James T. Brett (born December 22, 1949, Boston) is a former American politician who is the current president and CEO of The New England Council. He is also the Chairman of the President's Committee for People with Intellectual Disabilities.

Biography
Brett grew up in Savin Hill as one of six siblings, the eldest of whom, Jack, was born with an intellectual disability and died in 2010. In high school, Brett participated in a federal TRIO program called Upward Bound, which works with students to prepare them for college.

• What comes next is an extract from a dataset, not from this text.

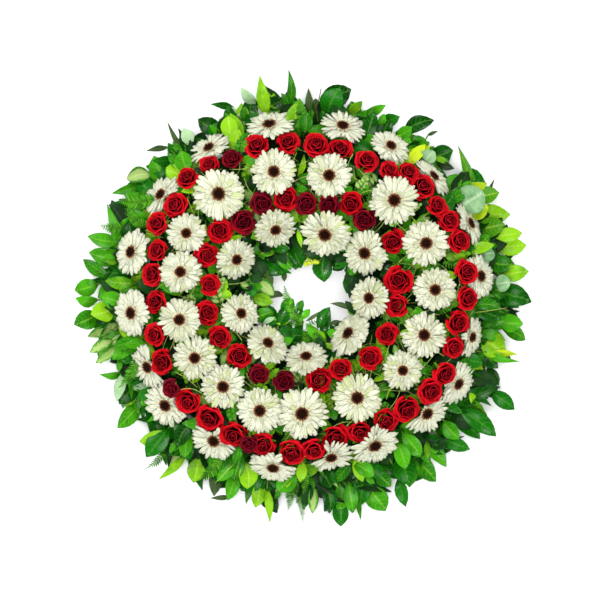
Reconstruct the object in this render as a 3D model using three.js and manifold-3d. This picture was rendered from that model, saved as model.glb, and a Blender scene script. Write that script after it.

Prior to joining The New England Council, Brett represented the 14th Suffolk District from 1981 until his resignation in 1996. As a member of the House, Brett served as Chairman of the Joint Committee on Banks and Banking, the Joint Committee on Criminal Justice, the Joint Committee on Congressional Redistricting, the Joint Committee on Counties, the House Committee on Legislative Redistricting, the House Committee on Taxation, and the House Committee on Banking.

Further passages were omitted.